Because we had a lot of worker node upgrades and new entries we needed a system that can bypass the installation of each worker node and also we wanted to upgrade in one go all of the existing worker nodes.
Basically we want to achieve a “plug-and-play” worker node infrastructure where each node uses its own HDD for job storage and processing.
Requirements:
- TFTP and DHCP server (with static IP-MAC binding)
- NFS server
- An up-to-date worker node system from which we’ll build the NFS root filesystem export for the worker nodes
The overview of the whole process is the following:
- Add a new physical worker node (WN)
- Add its MAC address to the DHCP server configuration file, assigning a fixed IP address
- Power on the WN
- If the HDD is blank then preformat it and populate with the needed directories (/var and /home)
- Configure the WN (NFS root filesystem, hdd mount points, hostname etc) based on its IP address
- Node is ready to run as it if was installed normally
The actual configuration of the infrastructure
We won’t go into details about setting up a TFTP and DHCP server but it should be clearly stated that each WN must have its MAC address set with a fixed IP in the DHCP server’s configuration file:
host my_new_wn { .... hardware ethernet ae:d6:90:bb:aa:1d; fixed-address 172.24.10.100; .... }
Also you need to modify the IPs and paths from the presented examples to match your environment.
The worker node must have its root filesystem on the NFS share.
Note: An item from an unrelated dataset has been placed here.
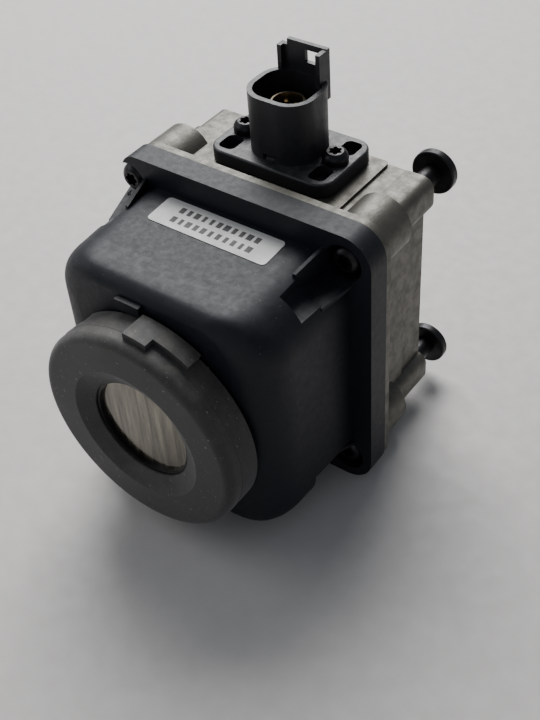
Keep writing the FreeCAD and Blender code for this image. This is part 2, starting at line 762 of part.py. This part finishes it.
half_chip = chip_w / 2
sensor_front = sensor_board_y - sensor_t
nodes = {
    "front_cover": front_cover(),
    "lens_hood": lens_hood(),
    "window": rod(window_r, window_front, window_back),
    "window_retainer": window_retainer(),
    "window_seal": ring(window_r - slip, window_view_r + 0.1, window_back, seat_y),
    "window_heater": ring(window_view_r, window_view_r - 0.9, window_back, window_back + 0.3),
    "lens_barrel": lens_barrel(),
    "front_lens": bulged_disc(front_lens_r, barrel_front + lens_ring_t,
                              barrel_front + lens_ring_t + front_lens_t, 1.6),
    "lens_retaining_ring": ring(front_lens_r, front_lens_r - 1.6, barrel_front, barrel_front + lens_ring_t),
    "rear_lens": bulged_disc(rear_lens_r, barrel_back - rear_lens_in - rear_lens_t,
                             barrel_back - rear_lens_in, 1.1),
    "rear_lens_ring": ring(rear_lens_r, rear_lens_r - 1.4, barrel_back - rear_lens_in,
                           barrel_back - rear_lens_in + 1.2),
    "focus_lock_ring": ring(holder_tube_r, barrel_r + slip, holder_back - holder_tube_len - lock_ring_t,
                            holder_back - holder_tube_len),
    "lens_holder": lens_holder(),
    "shutter_plate": shutter_plate(),
    "shutter_actuator": shutter_actuator(),
    "shutter_shaft": shutter_shaft(),
    "shutter_flag": shutter_flag(),
    "sensor_package": slab(sensor_w, sensor_w, 0.6, sensor_front, sensor_board_y),
    "sensor_glass": slab(sensor_glass_w, sensor_glass_w, 0.3, sensor_front - sensor_glass_t, sensor_front),
    "sensor_board": board(sensor_board_y),
    "board_screws": board_screws(),
    "board_standoffs": board_standoffs(),
    "board_link": slab(link_w, link_h, 0.4, sensor_board_y + board_t, board2_y, 0, zc - 12),
    "processor_board": board(board2_y),
    "processor_chip": slab(chip_w, chip_w, 0.4, post_y, post_y + chip_t, 0, zc),
    "thermal_pad": slab(chip_w - 1, chip_w - 1, 0.6, post_y + chip_t, post_y + chip_t + thermal_t, 0, zc),
    "flex_socket": box(-flex_w / 2 - 0.8, flex_w / 2 + 0.8, board2_y - 0.9, board2_y,
                       zc + board_w / 2 - 6, zc + board_w / 2 - 3),
    "flex_cable": flex_cable(),
    "cover_gasket": cover_gasket(),
    "rear_housing": rear_housing(),
    "cover_screws": cover_screws(),
    "connector_seal": connector_seal(),
    "connector_shell": connector_shell(),
    "contact_shield": contact_shield(),
    "contact_insulator": contact_insulator(),
    "contact_pins": contact_pins(),
    "connector_screws": connector_screws(),
    "label": label(),
}
for name, (x, z) in studs.items():
    nodes[name] = stud(x, z)

os.makedirs("parts", exist_ok=True)
for name, shape in nodes.items():
    placed = shape.copy()
    placed.translate(origin_shift)
    placed.exportStep(f"parts/{name}.step")
    print(name, len(placed.Solids), placed.isValid(), round(placed.Volume, 1))
print("origin shift", tuple(round(v, 3) for v in origin_shift))
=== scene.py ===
# %% [markdown]
# # An infrared camera module
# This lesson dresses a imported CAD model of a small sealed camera: a plastic front cover with a
# rubber hood, a cast aluminium back and a data socket on the roof.
# The CAD model is the frame. Every piece made here is in metres, in the same place as the CAD.
# Loading comes first.

# %% Load the frame
import bpy
import json
import math
from mathutils import Matrix, Vector


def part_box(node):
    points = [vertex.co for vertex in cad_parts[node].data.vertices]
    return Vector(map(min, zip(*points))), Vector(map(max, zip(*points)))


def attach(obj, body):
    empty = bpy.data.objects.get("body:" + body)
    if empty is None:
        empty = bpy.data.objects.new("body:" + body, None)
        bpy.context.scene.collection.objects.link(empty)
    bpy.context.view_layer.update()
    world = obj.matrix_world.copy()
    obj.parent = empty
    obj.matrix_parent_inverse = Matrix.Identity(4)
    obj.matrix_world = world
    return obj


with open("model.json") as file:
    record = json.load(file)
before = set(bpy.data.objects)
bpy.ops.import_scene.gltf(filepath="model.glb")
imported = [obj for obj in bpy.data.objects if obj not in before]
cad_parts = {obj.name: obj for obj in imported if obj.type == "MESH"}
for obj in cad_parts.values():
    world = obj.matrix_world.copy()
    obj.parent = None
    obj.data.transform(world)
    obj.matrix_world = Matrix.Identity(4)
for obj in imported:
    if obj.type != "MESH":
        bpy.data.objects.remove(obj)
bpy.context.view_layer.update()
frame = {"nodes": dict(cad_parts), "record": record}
cad_nodes = frame["nodes"]

# %% [markdown]
# ## The camera
# The module is seen from above its front right corner. The lens is a mild telephoto one, close
# enough to give some perspective. A matrix of three axes places the camera exactly, which is
# simpler here than a target and a constraint.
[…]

In order to achieve this, we must deal with two steps:
- NFS server configuration
- WN boot process modification with initrd customization
As said in the requirements, we need to have an image of the root filesystem that each WN will use as its own root filesystem. In order to accomplish that, we’ll be using a normal up-to-date worker node from which we’ll copy the whole filesystem and the export it thru NFS.
In our case we’ve used /opt/nfs_export and exported it with (/etc/exports):
/opt/nfs_export 172.24.10.0/24(sync,no_subtree_check,ro,no_root_squash)
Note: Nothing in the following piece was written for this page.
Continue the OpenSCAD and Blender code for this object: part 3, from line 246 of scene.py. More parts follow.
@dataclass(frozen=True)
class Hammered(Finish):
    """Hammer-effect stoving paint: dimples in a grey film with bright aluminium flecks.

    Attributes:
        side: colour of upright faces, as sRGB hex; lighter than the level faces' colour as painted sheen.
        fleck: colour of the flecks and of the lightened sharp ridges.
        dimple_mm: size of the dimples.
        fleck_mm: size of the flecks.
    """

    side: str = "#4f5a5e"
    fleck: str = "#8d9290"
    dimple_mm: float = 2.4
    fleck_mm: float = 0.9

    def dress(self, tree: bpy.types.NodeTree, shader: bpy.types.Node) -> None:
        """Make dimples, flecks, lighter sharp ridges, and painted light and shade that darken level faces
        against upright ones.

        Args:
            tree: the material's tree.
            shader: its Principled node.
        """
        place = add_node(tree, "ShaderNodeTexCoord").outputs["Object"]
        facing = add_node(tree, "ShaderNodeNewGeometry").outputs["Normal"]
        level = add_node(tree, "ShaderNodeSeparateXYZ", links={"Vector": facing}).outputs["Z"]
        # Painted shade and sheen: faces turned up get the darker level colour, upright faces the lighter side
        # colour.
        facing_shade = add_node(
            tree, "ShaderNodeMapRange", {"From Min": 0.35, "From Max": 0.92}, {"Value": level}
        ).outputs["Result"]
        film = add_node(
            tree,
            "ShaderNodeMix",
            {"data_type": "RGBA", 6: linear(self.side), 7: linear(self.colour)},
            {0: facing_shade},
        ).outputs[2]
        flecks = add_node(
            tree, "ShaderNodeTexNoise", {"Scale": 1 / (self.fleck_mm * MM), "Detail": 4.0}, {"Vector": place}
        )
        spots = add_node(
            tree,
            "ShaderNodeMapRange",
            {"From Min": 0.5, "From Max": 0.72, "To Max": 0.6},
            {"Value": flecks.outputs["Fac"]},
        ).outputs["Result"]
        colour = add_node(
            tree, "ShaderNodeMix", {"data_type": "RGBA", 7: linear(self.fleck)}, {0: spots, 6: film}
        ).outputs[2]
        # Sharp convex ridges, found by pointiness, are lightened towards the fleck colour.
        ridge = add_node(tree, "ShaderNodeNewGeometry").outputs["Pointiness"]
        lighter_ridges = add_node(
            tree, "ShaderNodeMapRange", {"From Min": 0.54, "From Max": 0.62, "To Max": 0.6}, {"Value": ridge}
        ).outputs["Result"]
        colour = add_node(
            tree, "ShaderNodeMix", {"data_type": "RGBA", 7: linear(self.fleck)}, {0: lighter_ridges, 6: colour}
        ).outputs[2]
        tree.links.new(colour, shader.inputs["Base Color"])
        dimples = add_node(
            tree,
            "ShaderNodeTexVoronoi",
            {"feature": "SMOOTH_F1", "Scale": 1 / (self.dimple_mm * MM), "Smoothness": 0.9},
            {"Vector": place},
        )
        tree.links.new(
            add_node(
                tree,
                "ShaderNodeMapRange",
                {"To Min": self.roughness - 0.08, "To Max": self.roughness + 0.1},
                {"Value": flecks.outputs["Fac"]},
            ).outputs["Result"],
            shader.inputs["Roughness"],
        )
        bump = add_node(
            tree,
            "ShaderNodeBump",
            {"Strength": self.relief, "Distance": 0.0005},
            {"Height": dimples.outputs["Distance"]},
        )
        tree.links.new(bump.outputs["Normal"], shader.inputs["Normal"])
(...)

The synchronization of the reference WN to the export directory was done over ssh with rsync:
rsync -av --one-file-system -l -t -e ssh root@REFERENCE_WN:/ /opt/nfs_export/ cd /opt/nfs_export; mv var var.ro; mkdir var cd etc/sysconfig rm network ln -s ../../var/network network
We’ve moved the var directory because each WN will have its own /var, /tmp and /home mounted locally. Later on, we’ll populate the /var on each WN with the contents from var.ro.
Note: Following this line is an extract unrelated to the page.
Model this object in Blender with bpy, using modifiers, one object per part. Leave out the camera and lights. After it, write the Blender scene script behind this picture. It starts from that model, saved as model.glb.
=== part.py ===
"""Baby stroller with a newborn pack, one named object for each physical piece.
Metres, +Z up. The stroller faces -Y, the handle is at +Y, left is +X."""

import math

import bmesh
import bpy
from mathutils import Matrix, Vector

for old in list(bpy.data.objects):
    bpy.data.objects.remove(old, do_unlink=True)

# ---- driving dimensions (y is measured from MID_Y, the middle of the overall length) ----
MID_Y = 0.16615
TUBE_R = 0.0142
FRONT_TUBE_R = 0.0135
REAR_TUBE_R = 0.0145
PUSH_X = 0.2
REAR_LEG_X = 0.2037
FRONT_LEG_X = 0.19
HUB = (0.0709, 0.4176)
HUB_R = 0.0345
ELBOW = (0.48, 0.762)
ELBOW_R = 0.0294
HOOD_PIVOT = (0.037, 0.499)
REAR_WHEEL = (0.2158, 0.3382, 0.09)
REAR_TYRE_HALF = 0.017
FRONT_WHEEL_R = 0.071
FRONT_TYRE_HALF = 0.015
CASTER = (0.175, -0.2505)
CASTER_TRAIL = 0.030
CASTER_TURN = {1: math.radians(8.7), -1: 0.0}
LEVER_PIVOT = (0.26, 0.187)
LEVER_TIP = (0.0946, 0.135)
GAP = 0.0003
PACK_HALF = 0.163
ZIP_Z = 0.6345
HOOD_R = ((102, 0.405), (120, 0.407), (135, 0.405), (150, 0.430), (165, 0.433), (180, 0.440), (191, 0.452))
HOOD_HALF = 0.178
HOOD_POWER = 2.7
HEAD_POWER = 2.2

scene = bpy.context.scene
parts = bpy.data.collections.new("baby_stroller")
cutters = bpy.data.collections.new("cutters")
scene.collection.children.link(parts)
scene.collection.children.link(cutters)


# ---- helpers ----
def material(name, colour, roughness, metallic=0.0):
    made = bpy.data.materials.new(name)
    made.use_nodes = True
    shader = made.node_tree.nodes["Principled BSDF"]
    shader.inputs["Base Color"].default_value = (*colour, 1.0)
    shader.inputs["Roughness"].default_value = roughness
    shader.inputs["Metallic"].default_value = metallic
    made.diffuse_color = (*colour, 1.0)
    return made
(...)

Because we need each worker node to have it’s own hostname it’s necessary that we store this information locally on each WN (we’ve chosen /var/network as a path) and symlink that file to the actual configuration file /etc/sysconfig/network.
Otherwise each WN would use the same /etc/sysconfig/network and we would end up with all the WNs having the same hostname.
The second step is to modify the boot process of the worker nodes so that they will get an IP address, mount the above exported filesystem and switchroot into it.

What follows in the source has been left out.